Every project I’ve worked on starts the same… we define the ask, determine the cost and establish the timebox. No matter the process we follow, there is always a timebox, either the process dictates it (scrum) or the customer does when they don’t like our estimates. Regardless, many people I’ve encountered plan for success. They determine what steps, or tasks, need to be completed, dependencies and plot out a date the facts tell them is achievable. They often fail and are shocked. Their success plan never takes into account the unknown, inevitable issues and unaccounted risks.

icebergThe art of war teaches us to rely not on the likelihood of the enemy’s not coming, but on our own readiness to receive him; not on the chance of his not attacking, but rather on the fact that we have made our position unassailable.
Sun Tzu’s The Art of War

As Sun Tzu teaches, you must plan for mistakes, issues and ensure you have a mitigation strategy from the earliest stages of the project. Mixing my metaphors further, if you only build a strategy based on what you can see of the iceberg, the vast majority you can’t see is almost guaranteed to foul you up.

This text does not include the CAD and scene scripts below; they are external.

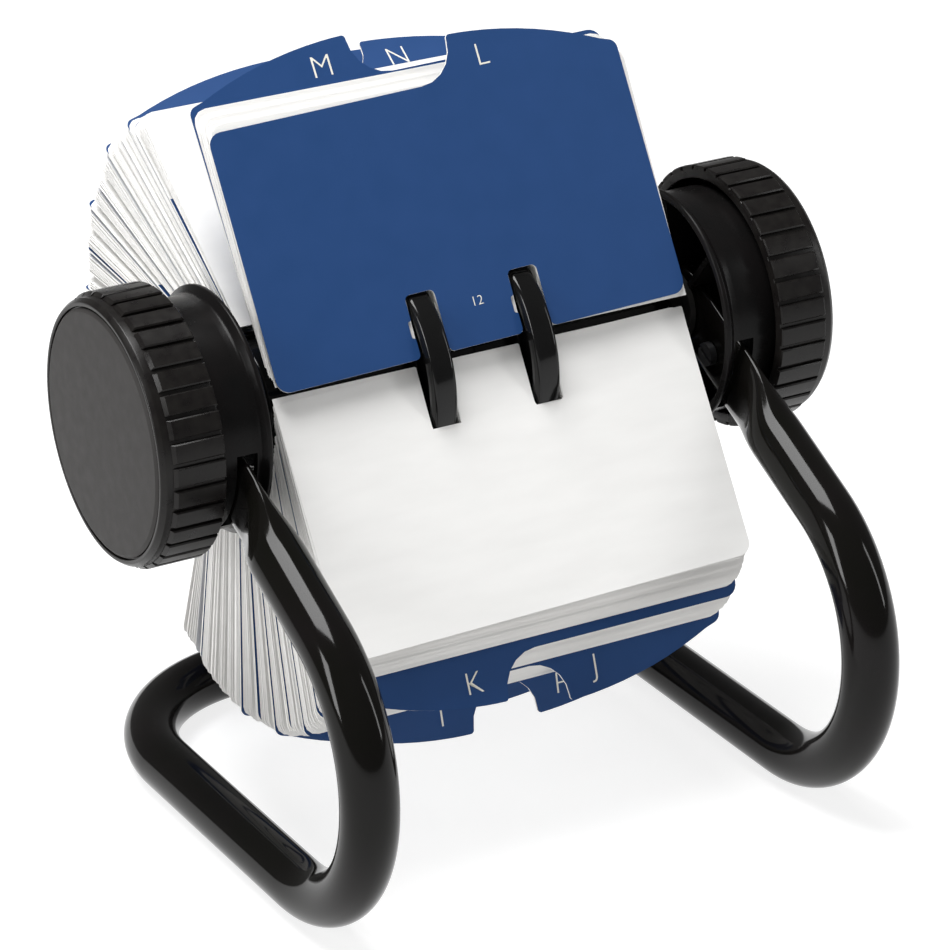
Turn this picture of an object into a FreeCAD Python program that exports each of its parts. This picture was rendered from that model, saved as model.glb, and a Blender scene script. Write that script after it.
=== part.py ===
"""Open rotary card file: bent tube stand, card wheel, 24 index guides and their cards.

Millimetres. +X runs right along the axle, +Y back, +Z up. The origin is on the desk,
in the middle of the footprint, seen from the front where the two open leaves face.
Angles in the wheel are measured about the axle from the front (-Y) up over the top.
"""
import FreeCAD, Part
import os
from math import sin, cos, radians, pi

Vec = FreeCAD.Vector

# ---- driving dimensions -------------------------------------------------------------
AXLE_Y = -2.74           # the axle sits just ahead of the middle of the footprint
AXLE_Z = 100.6           # axle above the desk
AXLE_R = 3.0

TUBE_R = 6.35            # half-inch steel tube
TUBE_WALL = 1.2
TUBE_X = 61.8            # the two side frames stand at +-TUBE_X
SLANT = 26.3             # the arms leave the axle this far below level
FRONT_BEND_R = 34.6
REAR_BEND_R = 36.0
REAR_Y = 58.5            # cross tube behind the axle
TONGUE_HALF_W = 9.0      # flattened end of the tube
TONGUE_HALF_T = 1.8
ROUND_FROM = 44.0        # the tube is fully round beyond this distance from the axle
FLAT_TO = 28.0

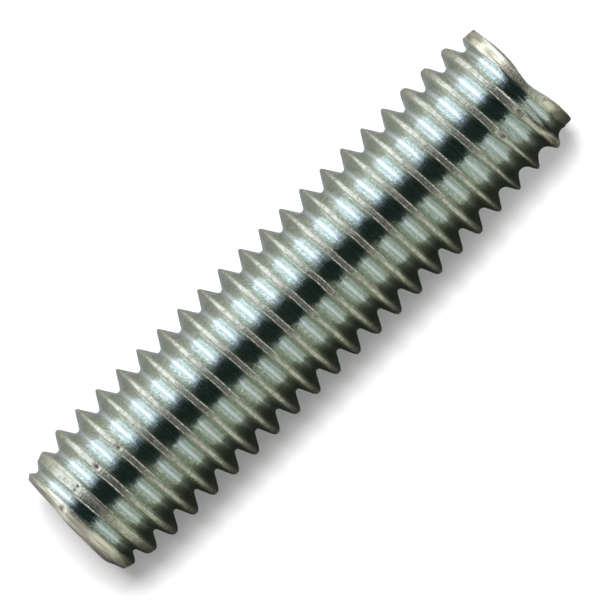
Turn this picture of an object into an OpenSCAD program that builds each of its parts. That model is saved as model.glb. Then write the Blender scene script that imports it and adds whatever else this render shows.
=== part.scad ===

In an IT project, there are several methods for mitigating risk or planning for failure, but the main ones include:

  1. well documented design – a good design will call out the unknown and risk areas such as details you can not decide until actually begin construction/integration
  2. schedule padding – this is often viewed as a bad thing, but it’s not as long as the team doesn’t abuse it. Do not do it blindly, but pad the risky tasks that aren’t fully defined. Also, practice complete transparency here. Mitigating risk is a good thing that your and customers will appreciate
  3. frequent status meetings – ok, I hate meeting just to meet, but well organized, focused meetings can be very useful for early identification of risk. This allows the leads to more quickly create mitigation plans

You can never quantify or predict what will go wrong in the future, but if you build a plan that only assumes success, you are guaranteed to fail. So, hope for success and plan for failure.